● Directions
Give the data below again, word for word.

● Data extract

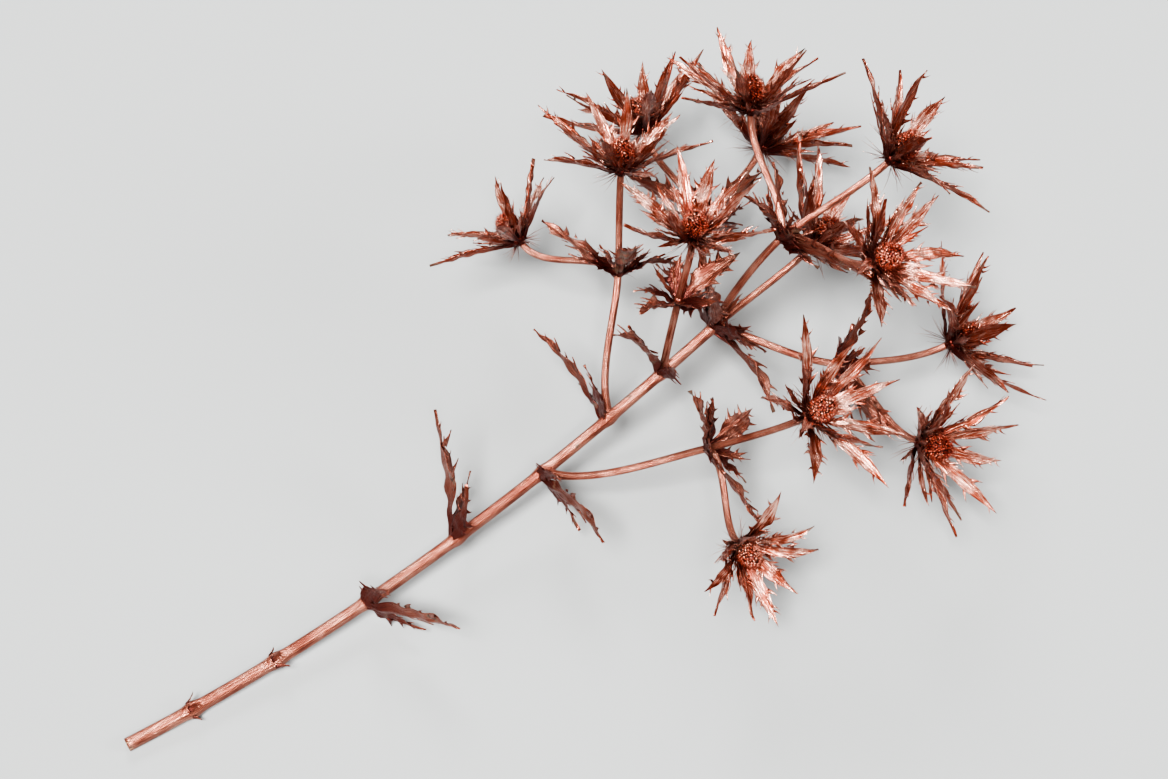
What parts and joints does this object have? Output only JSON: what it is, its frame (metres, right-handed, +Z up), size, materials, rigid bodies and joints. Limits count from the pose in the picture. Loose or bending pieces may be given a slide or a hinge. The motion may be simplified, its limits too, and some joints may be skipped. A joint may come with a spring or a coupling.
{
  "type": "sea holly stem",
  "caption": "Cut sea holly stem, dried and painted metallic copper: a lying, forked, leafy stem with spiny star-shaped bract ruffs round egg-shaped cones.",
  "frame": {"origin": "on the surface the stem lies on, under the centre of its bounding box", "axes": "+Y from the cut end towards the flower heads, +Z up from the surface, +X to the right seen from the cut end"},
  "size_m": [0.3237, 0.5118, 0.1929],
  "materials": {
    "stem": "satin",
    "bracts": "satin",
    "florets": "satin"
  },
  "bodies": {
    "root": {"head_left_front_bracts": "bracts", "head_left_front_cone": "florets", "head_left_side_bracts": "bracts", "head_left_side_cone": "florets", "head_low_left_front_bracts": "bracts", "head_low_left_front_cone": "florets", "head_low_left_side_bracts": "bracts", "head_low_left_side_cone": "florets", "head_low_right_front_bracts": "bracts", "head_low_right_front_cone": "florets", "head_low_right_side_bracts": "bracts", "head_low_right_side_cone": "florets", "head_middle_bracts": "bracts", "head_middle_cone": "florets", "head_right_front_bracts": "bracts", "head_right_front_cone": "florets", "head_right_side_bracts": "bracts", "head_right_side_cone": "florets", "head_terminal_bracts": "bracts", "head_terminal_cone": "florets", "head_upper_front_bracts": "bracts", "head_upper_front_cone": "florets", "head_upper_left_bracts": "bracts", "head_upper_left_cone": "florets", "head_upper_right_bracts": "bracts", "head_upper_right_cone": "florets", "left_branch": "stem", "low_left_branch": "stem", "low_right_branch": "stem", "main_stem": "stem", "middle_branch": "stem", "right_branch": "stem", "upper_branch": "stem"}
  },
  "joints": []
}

● Result of the task
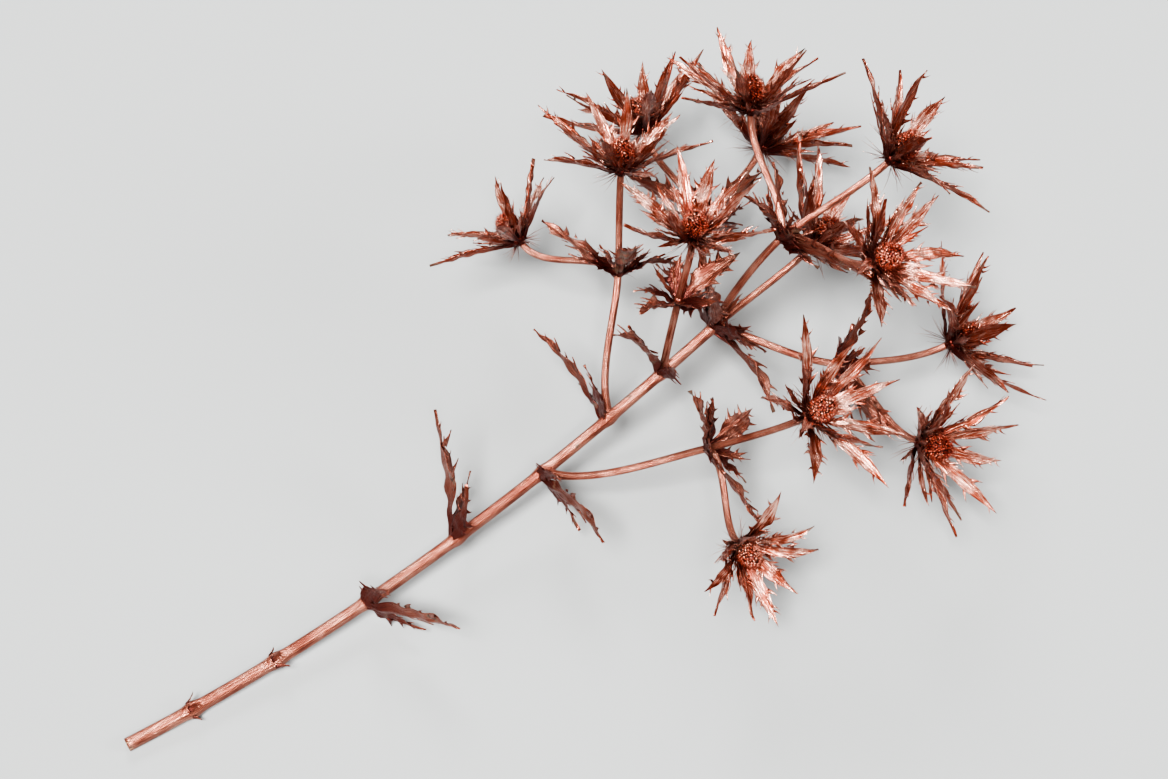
What parts and joints does this object have? Output only JSON: what it is, its frame (metres, right-handed, +Z up), size, materials, rigid bodies and joints. Limits count from the pose in the picture. Loose or bending pieces may be given a slide or a hinge. The motion may be simplified, its limits too, and some joints may be skipped. A joint may come with a spring or a coupling.
{
  "type": "sea holly stem",
  "caption": "Cut sea holly stem, dried and painted metallic copper: a lying, forked, leafy stem with spiny star-shaped bract ruffs round egg-shaped cones.",
  "frame": {"origin": "on the surface the stem lies on, under the centre of its bounding box", "axes": "+Y from the cut end towards the flower heads, +Z up from the surface, +X to the right seen from the cut end"},
  "size_m": [0.3237, 0.5118, 0.1929],
  "materials": {
    "stem": "satin",
    "bracts": "satin",
    "florets": "satin"
  },
  "bodies": {
    "root": {"head_left_front_bracts": "bracts", "head_left_front_cone": "florets", "head_left_side_bracts": "bracts", "head_left_side_cone": "florets", "head_low_left_front_bracts": "bracts", "head_low_left_front_cone": "florets", "head_low_left_side_bracts": "bracts", "head_low_left_side_cone": "florets", "head_low_right_front_bracts": "bracts", "head_low_right_front_cone": "florets", "head_low_right_side_bracts": "bracts", "head_low_right_side_cone": "florets", "head_middle_bracts": "bracts", "head_middle_cone": "florets", "head_right_front_bracts": "bracts", "head_right_front_cone": "florets", "head_right_side_bracts": "bracts", "head_right_side_cone": "florets", "head_terminal_bracts": "bracts", "head_terminal_cone": "florets", "head_upper_front_bracts": "bracts", "head_upper_front_cone": "florets", "head_upper_left_bracts": "bracts", "head_upper_left_cone": "florets", "head_upper_right_bracts": "bracts", "head_upper_right_cone": "florets", "left_branch": "stem", "low_left_branch": "stem", "low_right_branch": "stem", "main_stem": "stem", "middle_branch": "stem", "right_branch": "stem", "upper_branch": "stem"}
  },
  "joints": []
}